Corn Meal

Today we tend to think of food more as a pleasure than something to keep you alive. A lot of times, while growing up we ate the same things as the animals on the farm.

We nearly always had oatmeal for breakfast and if some was left over we took it to school for our noon day meal. Oatmeal was also baby chick feed, so we bought it by measures of 100 lb. It cost five dollars per hundred pounds.

Pancakes were another breakfast food that also made it to school lunches if there was anything left over. Nothing was ever wasted. Many times we had corn meal that came from the hog feed, of course corn meal was also used for the cows and horses. Corn meal usually simmered on the back of the stove all afternoon.

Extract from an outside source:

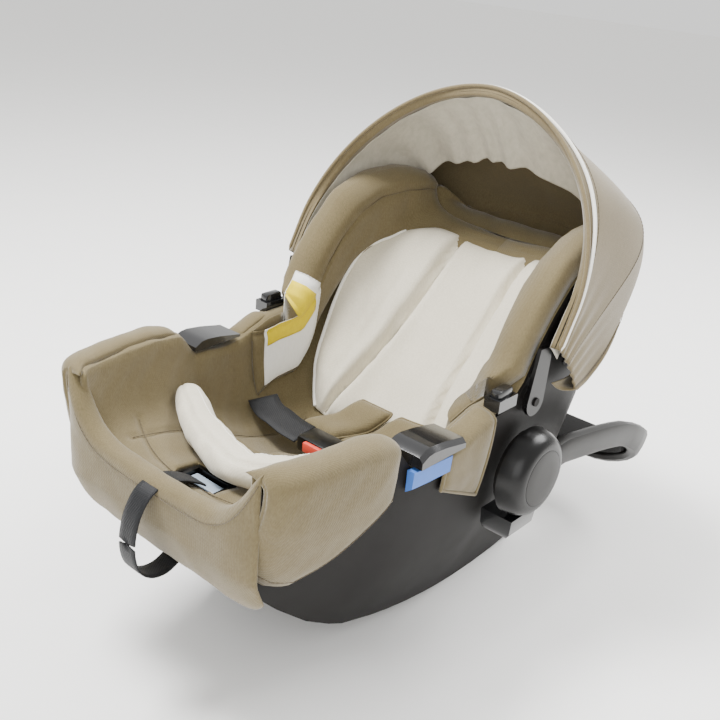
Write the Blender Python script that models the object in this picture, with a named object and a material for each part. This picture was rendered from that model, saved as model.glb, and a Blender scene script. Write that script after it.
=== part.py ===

We had milk most of the winter. One or two cows would give milk in the winter, around 1 or 2 quarts a day. The cows today are taken better care of in the worst conditions—than in the best conditions back then.

In the winter the hens never laid eggs. They started in the spring when things had warmed up.

 Down in the cellar we had a barrel of salt pork for winter. They soaked it in water to get the salt out. Many times you ate it like candy, as the fat tasted so good. It was also used with the beans. And we grew lots of beans.

A couple of cured hams and bacon hung in the smoke house that we used. We seldom ate beef, for that was a rich mans food. Poor farm people always ate hogs or wild game.

We had much food in the cellar: potatoes, turnips, carrots, beets, squash, apple greenings, Rusetts, Northern spies, Talman sweets, pound sweets, snow apples and Maiden flush.

When it got 20 or 30 below, we would put a tub of burning charcoal down in the cellar to keep it from freezing. They would shovel coals from the stove and carry the down the cellar. Fred could never make the fire that would burn all through the night, so when morning came you would have to hurry to get the fire going and check the cellar.

Another thing we did was to set buckets of water around the cellar as they were supposed to draw frost and protect the vegetables. I thought that it was a myth, but everyone did it.